Ad Copy: Check to make sure CTRs are healthy. Pause under-performers. Run new test in their place. Have no more than 3 ads running per ad group. If it’s a busy week, I will leave ad groups with healthy CTR alone—no testing; if I have time, I will try to improve on them. I don’t make any decisions on results until there are at least 500 impressions on an ad. The impressions your account receives will determine if this will be a weekly or bi-weekly task.
Monthly (Beginning of Month)
Reduce Keyword Bloat: (Done before adding any new KWs for the month) Import previous month’s data into Editor. View all keywords at the account level. Sort by impressions. Delete low impression keywords. What “low impression” means depends on your industry’s volume. I usually start with keywords with less than 30 impressions a month since it means that that keyword gets less than one search a day.
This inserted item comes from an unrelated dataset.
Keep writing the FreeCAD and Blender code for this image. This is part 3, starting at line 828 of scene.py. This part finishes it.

Lower search volume accounts will have a lower threshold. I leave low volume keywords with clicks >1 alone.
I do a similar exercise for high volume keywords with no clicks, since these words decrease overall CTR and thus, quality score.
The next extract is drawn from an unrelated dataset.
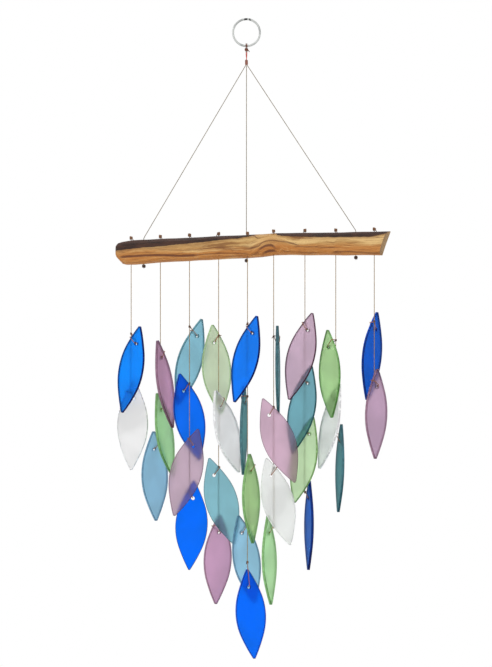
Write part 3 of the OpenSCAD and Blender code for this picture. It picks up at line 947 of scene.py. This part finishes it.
# how each leaf hangs: tip side, string side, tilt, lean, turn, share off balance
hang = [
    [[1, -1, 16, 0, -42, -0.12], [1, 1, 2, 0, -18, 0]],
    [[-1, -1, 12, 5, 65, -0.12], [-1, -1, 22, 0, 64, 0.05], [-1, 1, 2, 0, 40, -0.12]],
    [[1, 1, 14, 8, 42, -0.25], [-1, 1, 14, 0, 27, 0.06], [1, -1, 16, 0, 15, 0.14],
     [1, 1, 3, 0, 0, -0.06]],
    [[-1, 1, 6, 0, 30, 0], [-1, -1, 23, 0, 48, 0.25], [-1, -1, 16, 0, 5, 0.08],
     [1, 1, 3, 0, 34, -0.05]],
    [[1, -1, 16, 4, -42, -0.11], [1, 1, 5, 0, 80, -0.06], [-1, -1, 4, 0, 60, 0],
     [-1, 1, 13, 0, 37, 0.06], [-1, -1, 5, 0, 25, 0.05]],
    [[-1, -1, 8, 0, 85, 0], [-1, -1, 21, 4, 0, 0.16], [-1, -1, 15, 4, 15, 0.09],
     [-1, 1, 5, 0, 66, -0.04]],
    [[1, -1, 14, 6, -34, 0], [1, -1, 11, 6, -38, -0.06], [1, -1, 16, 0, -42, -0.06],
     [1, 1, 3, 0, -78, 0]],
    [[-1, -1, 12, 6, -54, 0], [1, -1, 18, 5, -62, 0], [1, 1, 10, 0, -80, 0]],
    [[1, 1, 12, 0, 54, -0.06], [1, -1, 2, 0, 48, 0.06]],
]
# each leaf's glass: the sheet that it was cut from, and its own shade of it
leafGlass = [
    [("blue", (14, 148, 255)), ("white", (230, 230, 230))],
    [("mauve", (194, 157, 184)), ("green", (170, 212, 167)), ("light_blue", (145, 188, 212))],
    [("teal", (144, 194, 211)), ("blue", (10, 116, 240)), ("mauve", (195, 173, 189)),
     ("blue", (0, 114, 244))],
    [("pale_green", (197, 211, 184)), ("white", (228, 229, 230)), ("teal", (138, 188, 200)),
     ("mauve", (200, 162, 191))],
    [("blue", (25, 135, 247)), ("dark_teal", (99, 157, 161)), ("green", (172, 203, 151)),
     ("light_blue", (154, 199, 222)), ("blue", (0, 114, 244))],
    [("dark_teal", (104, 152, 158)), ("mauve", (206, 177, 195)), ("white", (228, 230, 228)),
     ("green", (187, 223, 178))],
    [("mauve", (203, 179, 197)), ("teal", (124, 178, 190)), ("pale_green", (201, 227, 187)),
     ("blue", (46, 114, 195))],
    [("green", (179, 214, 160)), ("white", (221, 226, 223)), ("teal", (90, 148, 153))],
    [("blue", (16, 100, 205)), ("mauve", (194, 167, 190))],
]
frosted = {"roughness": 0.72, "ior": 1.2, "mottle": 0.035, "bump": 0.1, "clear": 0.9}
# the ground edges: their lit tone up and to the left, the deeper tone of painted shade down and to
# the right, how far an edge that faces front or back takes the deeper tone too, and how clear it is
edgeGlass = {
    "blue": ((16, 92, 214), (2, 12, 74), 0.85, 0.55),
    "white": ((250, 250, 250), (238, 239, 240), 0, 0.1),
    "mauve": ((154, 118, 138), (66, 32, 50), 0.1, 0.55),
    "green": ((134, 184, 116), (84, 134, 66), 0, 0.55),
    "light_blue": ((106, 148, 176), (48, 78, 104), 0.3, 0.55),
    "teal": ((110, 160, 172), (36, 80, 90), 0.7, 0.55),
    "dark_teal": ((92, 134, 142), (46, 88, 96), 0.3, 0.55),
    "pale_green": ((168, 200, 142), (112, 156, 86), 0, 0.55),
}


def frostedGlass(name, colour):
    m = newMaterial(name)
    coords = m.objectCoords()
    cloud = m.noise(coords, 28, 2, 0.4)
    speck = m.noise(coords, 900, 2)
    # the tint runs a little lighter and darker in soft random patches, painted light that stands for
    # the bands of light reflected on the frosted faces
    low = shade(colour, 1 - frosted["mottle"])
    high = shade(colour, 1 + frosted["mottle"])
    tint = m.mix(m.ramp(cloud, 0.35, 0.65), low, high)
    tint = m.mix(m.ramp(speck, 0.62, 0.8, 0, 0.1), tint, shade(colour, 1.12))
    rough = frosted["roughness"]
    return m.principled({
        "Base Color": tint, "Roughness": m.ramp(cloud, 0.3, 0.7, rough * 0.9, rough * 1.1),
        "IOR": frosted["ior"], "Transmission Weight": frosted["clear"],
        "Normal": m.bump(speck, frosted["bump"], 0.15 * mm)})


def groundEdge(name, sheet):
    litTone, shadeAndDepthTone, faceOn, clear = edgeGlass[sheet]
    m = newMaterial(name)
    coords = m.objectCoords()
    grain = m.noise(coords, 1500, 2)
    chips = m.ramp(m.noise(coords, 260, 3), 0.4, 0.7)
    # painted light and shade: edges facing up and to the left keep the lit tone, and the far edges,
    # facing down and to the right, take the deeper tone as if shaded from a light above left; edges
    # that face front or back take the deeper tone too, and the deeper tone lets less light through
    side, front, rise = m.split(m.normal())
    facing = m.minus(m.times(side, 0.8), m.times(rise, 0.6))
    shadeAndDepth = m.math("MAXIMUM", m.ramp(facing, -0.25, 0.5),
                  m.ramp(m.math("ABSOLUTE", front), 0.55, 0.8, 0, faceOn))
    near = m.mix(chips, shade(litTone, 0.92), shade(litTone, 1.08))
    far = m.mix(chips, shade(shadeAndDepthTone, 0.86), shade(shadeAndDepthTone, 1.14))
    return m.principled({
        "Base Color": m.mix(shadeAndDepth, near, far), "Roughness": 0.5, "IOR": frosted["ior"],
        "Transmission Weight": m.ramp(shadeAndDepth, 0, 1, clear, 0.45 * clear, smooth=False),
        "Normal": m.bump(grain, 0.25, 0.1 * mm)})


# each side is a belly arc and two tip arcs that run into it at the shoulders. Gives the points
# down the right side and up the left, in (x, z), and the half width at a height
def leafOutline():
    halfLength, halfWidth = leafShape["length"] / 2, leafShape["width"] / 2
    shoulderW, shoulder = leafShape["shoulderWidth"] / 2, leafShape["shoulder"]
    drop = halfWidth - shoulderW
    bellyR = (shoulder ** 2 + drop ** 2) / (2 * drop)
    bellyEnd = math.asin(shoulder / bellyR)
    chord = (halfLength - shoulder, shoulderW - leafShape["tipWidth"] / 2)
    tipR = math.hypot(*chord) / (2 * math.sin(math.atan2(chord[1], chord[0]) - bellyEnd))
    centre = (shoulder - tipR * math.sin(bellyEnd), shoulderW - tipR * math.cos(bellyEnd))

    def half(v):
        if abs(v) < shoulder:
            return math.sqrt(bellyR ** 2 - v * v) - bellyR + halfWidth
        return centre[1] + math.sqrt(max(0, tipR ** 2 - (abs(v) - centre[0]) ** 2))

    steps = leafShape["outlineSteps"]
    right = []
    for i in range(steps + 1):
        v = (halfLength - leafShape["tipInset"]) * math.cos(math.pi * i / steps)
        right.append((half(v), v))
    return right + [(-x, v) for x, v in reversed(right)], half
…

NOTE: It is important to understand the order in which you do this work. If you remove bad volume keywords AFTER adding new ones through the search query report (below) you will have a hard time sorting and figuring out which words are bad in volume versus just recently added. For simplicity’s sake, always reduce keyword bloat first!
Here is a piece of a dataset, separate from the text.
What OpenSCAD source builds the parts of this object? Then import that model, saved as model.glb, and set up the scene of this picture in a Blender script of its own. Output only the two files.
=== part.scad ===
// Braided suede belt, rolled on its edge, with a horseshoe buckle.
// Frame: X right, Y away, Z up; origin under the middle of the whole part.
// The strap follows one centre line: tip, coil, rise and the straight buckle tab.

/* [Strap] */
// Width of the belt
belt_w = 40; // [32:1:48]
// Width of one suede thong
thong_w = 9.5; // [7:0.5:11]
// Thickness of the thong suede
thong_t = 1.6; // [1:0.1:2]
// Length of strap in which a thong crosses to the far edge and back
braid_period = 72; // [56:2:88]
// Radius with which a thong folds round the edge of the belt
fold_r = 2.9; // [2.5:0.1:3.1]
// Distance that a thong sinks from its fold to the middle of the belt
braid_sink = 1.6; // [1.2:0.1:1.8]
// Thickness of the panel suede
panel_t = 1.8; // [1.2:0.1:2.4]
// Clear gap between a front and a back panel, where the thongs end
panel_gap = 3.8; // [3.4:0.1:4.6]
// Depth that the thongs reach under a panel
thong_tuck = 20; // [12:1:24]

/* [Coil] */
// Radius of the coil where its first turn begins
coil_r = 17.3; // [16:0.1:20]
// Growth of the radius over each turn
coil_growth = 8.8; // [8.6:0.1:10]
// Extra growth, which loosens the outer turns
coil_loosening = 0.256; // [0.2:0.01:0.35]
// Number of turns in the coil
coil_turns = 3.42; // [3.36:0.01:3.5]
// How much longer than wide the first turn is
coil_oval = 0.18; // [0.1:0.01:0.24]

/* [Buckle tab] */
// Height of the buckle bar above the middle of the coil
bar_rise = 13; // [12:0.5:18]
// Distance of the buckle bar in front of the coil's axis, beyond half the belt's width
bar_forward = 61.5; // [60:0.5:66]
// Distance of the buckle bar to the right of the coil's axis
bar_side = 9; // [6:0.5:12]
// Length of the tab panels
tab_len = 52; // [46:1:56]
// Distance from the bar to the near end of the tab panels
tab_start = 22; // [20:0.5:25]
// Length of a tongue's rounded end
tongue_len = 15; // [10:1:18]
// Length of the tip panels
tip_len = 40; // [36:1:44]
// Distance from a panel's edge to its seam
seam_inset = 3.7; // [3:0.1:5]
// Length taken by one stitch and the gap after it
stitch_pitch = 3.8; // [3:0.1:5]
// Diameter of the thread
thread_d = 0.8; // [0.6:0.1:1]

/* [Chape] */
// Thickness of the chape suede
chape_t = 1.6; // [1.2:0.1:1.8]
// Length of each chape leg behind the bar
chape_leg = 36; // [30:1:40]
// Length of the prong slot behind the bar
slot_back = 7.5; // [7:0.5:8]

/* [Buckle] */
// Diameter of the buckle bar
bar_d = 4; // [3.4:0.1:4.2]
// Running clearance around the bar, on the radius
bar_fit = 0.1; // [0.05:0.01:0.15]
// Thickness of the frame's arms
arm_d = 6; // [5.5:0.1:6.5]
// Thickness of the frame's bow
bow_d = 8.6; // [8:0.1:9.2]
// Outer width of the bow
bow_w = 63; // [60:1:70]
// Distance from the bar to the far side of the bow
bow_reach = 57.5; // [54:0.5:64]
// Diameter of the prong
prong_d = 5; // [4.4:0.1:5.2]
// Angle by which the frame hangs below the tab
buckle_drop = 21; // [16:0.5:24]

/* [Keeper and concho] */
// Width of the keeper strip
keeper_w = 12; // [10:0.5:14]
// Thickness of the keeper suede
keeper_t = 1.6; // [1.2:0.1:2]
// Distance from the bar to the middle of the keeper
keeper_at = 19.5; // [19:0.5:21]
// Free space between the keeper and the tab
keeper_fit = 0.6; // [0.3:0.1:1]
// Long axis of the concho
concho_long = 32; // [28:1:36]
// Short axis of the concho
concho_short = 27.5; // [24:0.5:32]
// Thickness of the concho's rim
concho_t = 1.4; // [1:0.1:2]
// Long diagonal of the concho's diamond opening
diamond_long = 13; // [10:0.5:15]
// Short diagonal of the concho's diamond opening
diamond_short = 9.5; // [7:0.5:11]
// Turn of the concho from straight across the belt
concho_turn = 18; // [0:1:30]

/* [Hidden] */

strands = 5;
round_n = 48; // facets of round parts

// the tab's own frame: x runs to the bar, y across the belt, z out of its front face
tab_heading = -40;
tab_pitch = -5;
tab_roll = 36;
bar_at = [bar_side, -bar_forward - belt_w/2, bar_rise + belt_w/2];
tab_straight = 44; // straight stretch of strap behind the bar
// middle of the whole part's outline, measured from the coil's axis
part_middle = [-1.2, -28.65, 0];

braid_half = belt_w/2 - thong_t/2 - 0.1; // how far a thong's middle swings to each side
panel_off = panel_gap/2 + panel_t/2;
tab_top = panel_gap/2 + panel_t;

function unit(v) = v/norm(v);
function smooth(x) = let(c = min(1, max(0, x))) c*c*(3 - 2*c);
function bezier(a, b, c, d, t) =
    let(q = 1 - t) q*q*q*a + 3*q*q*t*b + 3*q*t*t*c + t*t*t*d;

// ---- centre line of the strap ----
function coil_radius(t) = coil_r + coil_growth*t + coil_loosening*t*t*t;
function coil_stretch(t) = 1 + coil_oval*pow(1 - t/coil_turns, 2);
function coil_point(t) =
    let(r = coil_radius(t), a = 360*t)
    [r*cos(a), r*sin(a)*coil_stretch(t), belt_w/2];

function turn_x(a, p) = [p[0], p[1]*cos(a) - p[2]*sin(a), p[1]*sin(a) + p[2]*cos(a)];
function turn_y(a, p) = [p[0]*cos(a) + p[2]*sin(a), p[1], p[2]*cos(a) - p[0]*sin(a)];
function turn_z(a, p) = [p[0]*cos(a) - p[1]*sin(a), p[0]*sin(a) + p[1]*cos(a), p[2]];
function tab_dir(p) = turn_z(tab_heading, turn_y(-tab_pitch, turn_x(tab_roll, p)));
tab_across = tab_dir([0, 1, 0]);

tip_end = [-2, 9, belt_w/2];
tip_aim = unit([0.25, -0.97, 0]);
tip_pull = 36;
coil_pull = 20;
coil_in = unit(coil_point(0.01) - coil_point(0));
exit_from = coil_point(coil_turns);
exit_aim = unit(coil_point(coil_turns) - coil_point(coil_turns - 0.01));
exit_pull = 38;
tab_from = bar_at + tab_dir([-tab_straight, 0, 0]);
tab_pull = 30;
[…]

Search Query Report: Automatically schedule to run the first day of each month for the previous month’s search queries. I use this report to add keywords, upgrade match types to phrase and/or exact, and add negative keywords.
Day Parting/ “Ad Scheduling” Report: If I use day parting in an account, I will check the previous months day part trends to the previous 3 month’s average to see if there are any shifts in CTR, CPC, CPA, or Conversion Rate. I do this for both Day of Week and Hour of Day. I take this information into consideration for the coming month’s management. Rarely will I make a change unless there is a serious shift or a shift trend I have noticed month-over-month. I try not to make changes until I see data from the Quarterly Day Part Report.
Impression Share Report: More informational than anything, I use this to see what the search volume of the market was like for the previous month and what slice we got. If slice was low/high, I investigate why.
Quarterly (Beginning of Month)
Day Parting/ “Ad Scheduling” Report: If I use day parting in an account, I will check the previous 3 month’s averages to see if my current day part scenario is the best. If hourly or daily trends have changed, I adjust the account accordingly. When this report is scheduled, it trumps the Monthly Day Part Report.
Ad Group Report: (For accounts that max out on budget each month, I do this monthly. On accounts with unlimited budget, I do this quarterly.) Import previous 3 months worth of data into Editor. At the campaign level, sort ad groups by cost/conversion. Ad groups with no conversions or high CPA get paused or noted as areas of needed work. Repeat offender ad groups get paused indefinitely. Sometimes if I feel an ad group might be getting a bad rap, I go deeper into the ad group’s keywords to see if I can find specific offenders that are bringing the whole ad group down. I either delete or pause. If I delete, this keywords becomes an ad group negative.
Overall this should keep your PPC account trim and healthy, worthy of high impressions and quality score. I schedule these in Outlook so that getting them done is a no-brainer. I suggest you do the same.